The FDS unit contains 32k RAM which is to be used as your PRG space. Since you can't read-and-run instructions and data off the disk directly (due to it being so freaking slow), how it works is you load "files" off the disk into the 32k PRG-RAM block, which can then be run. You can always read more information off the disk, but again, it's slow. It's not immediate like bankswapping on a mapper.

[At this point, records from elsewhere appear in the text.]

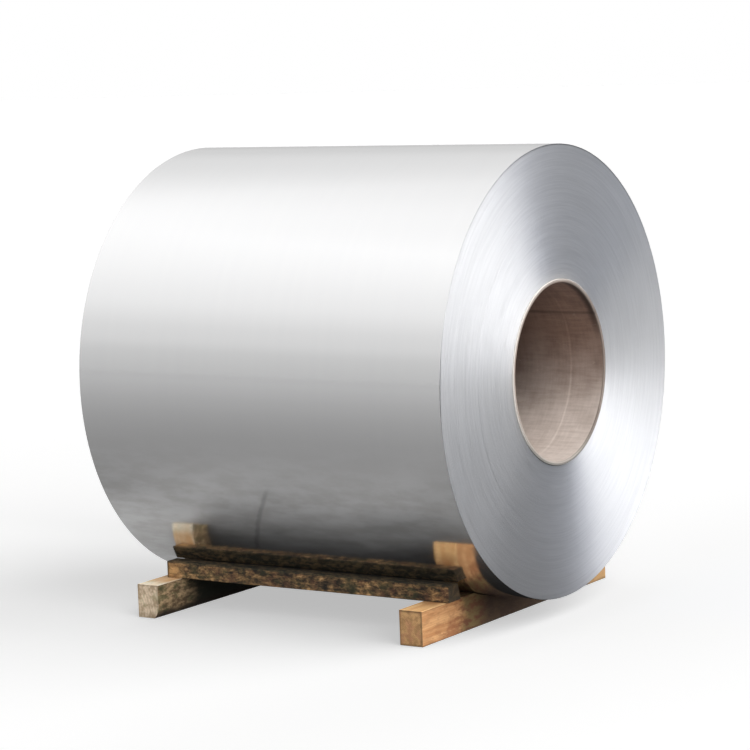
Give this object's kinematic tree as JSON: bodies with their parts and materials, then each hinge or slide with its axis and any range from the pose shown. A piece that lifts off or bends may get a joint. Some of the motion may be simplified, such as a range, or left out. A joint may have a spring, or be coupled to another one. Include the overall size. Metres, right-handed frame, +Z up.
{
  "type": "nickel alloy strip coil on timber bearers",
  "caption": "Bright nickel alloy strip wound into a wide coil on a paper core, lying on its side across timber bearers with battens that chock it.",
  "frame": {"origin": "on the floor, below the middle of the coil", "axes": "+X along the coil's bore towards the end with the deeper overhang, +Y across it towards the back, +Z up"},
  "size_m": [1.227, 1.2898, 1.3531],
  "materials": {
    "strip": "bright rolled nickel alloy, smooth and faintly streaked along the strip",
    "core_paper": "matt wound paper",
    "weathered_timber": "rough sawn, weathered grey",
    "fresh_timber": "rough sawn, fresh and partly stained",
    "dark_timber": "rough sawn, dark with damp and mould"
  },
  "bodies": {
    "root": {"coil": "strip", "core_tube": "core_paper", "bearer_left": "weathered_timber", "bearer_right": "fresh_timber", "batten_front": "dark_timber", "batten_rear": "dark_timber"}
  },
  "joints": []
}
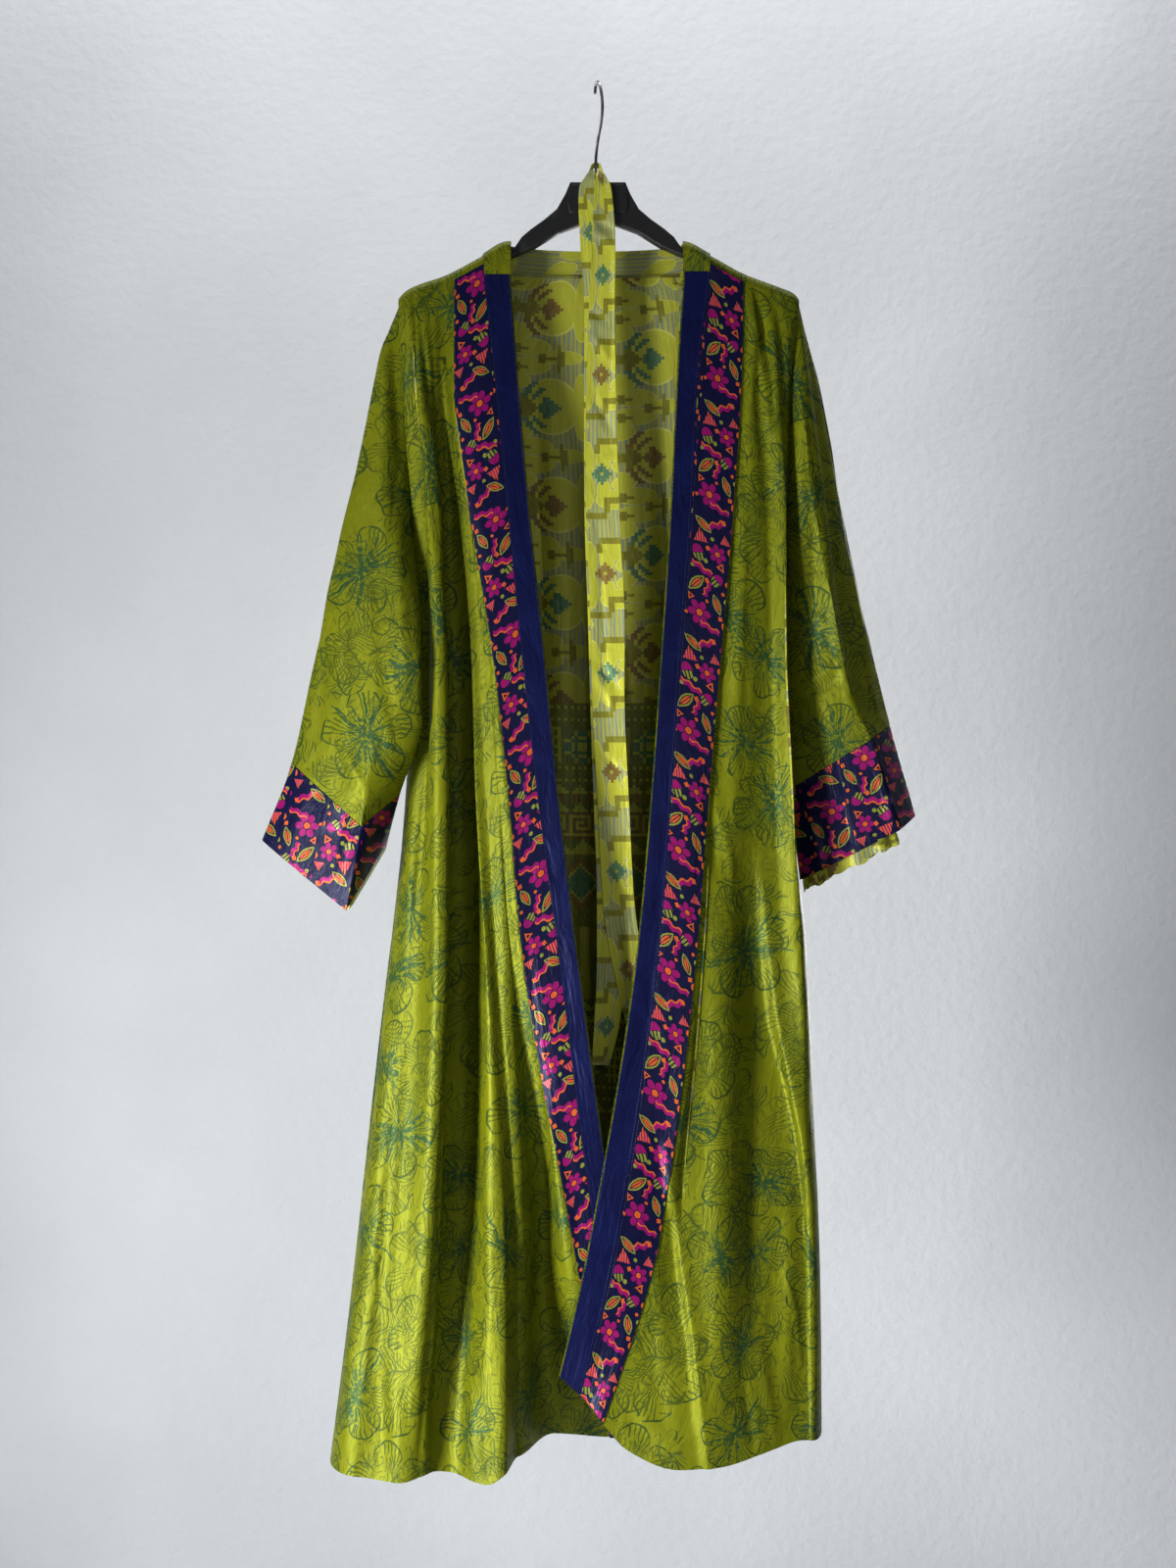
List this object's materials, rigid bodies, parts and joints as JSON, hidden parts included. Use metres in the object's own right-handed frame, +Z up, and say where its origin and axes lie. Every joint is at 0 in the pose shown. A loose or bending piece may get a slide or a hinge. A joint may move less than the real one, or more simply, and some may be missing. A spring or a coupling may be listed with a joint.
{
  "type": "kimono robe on hanger",
  "caption": "Long lined kimono robe hung open on a moulded hanger: straight sleeves with printed cuffs, printed front borders, and its own belt over the hook.",
  "frame": {"origin": "crest inside the hook, where a rail or wall hook carries the hanger", "axes": "+Z up, +Y towards the back of the robe, +X to the wearer's left"},
  "size_m": [0.687, 0.1768, 1.449],
  "materials": {
    "silk_green": "satin",
    "silk_navy": "satin",
    "silk_border": "satin",
    "silk_lining": "satin",
    "hanger_plastic": "satin",
    "hook_steel": "brushed"
  },
  "bodies": {
    "root": {"front_left": "silk_green", "front_right": "silk_green", "back": "silk_green", "back_lining": "silk_lining", "band_plain_left": "silk_navy", "band_plain_right": "silk_navy", "border_print_left": "silk_border", "border_print_right": "silk_border", "neck_band": "silk_green", "sleeve_left": "silk_green", "sleeve_right": "silk_green", "cuff_left": "silk_border", "cuff_right": "silk_border", "cuff_lining_right": "silk_lining", "belt": "silk_lining", "hanger_body": "hanger_plastic", "hanger_hook": "hook_steel"}
  },
  "joints": []
}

But pretty much everything else about the system is the same. Once you have your information off the disk in a workable area, it's the same old NES (or FC).

by on (#15178)
I think that's just the same that happens if you have every played Playstation / Playstaion 2 games (I assume you do). You have to load stuff between screens, and then run everything from RAM (so that when you remove the disk from the console, the game continues to run normally until it tries to load something).

by on (#15181)
But then the PS1, PS2, and GameCube have nicer DMA controllers, so that they can keep the game (either menu animations or a different part of the map) running while another part of the game loads into RAM. The FDS is all cycle-timed PIO, meaning that the CPU has to wait for each bit to come in.

by on (#15203)
I think that allow most games to load while still showing something to the screen, typically an animated "now loading" text, or in RPGs doing a special graphic effect when the battle data is being loaded.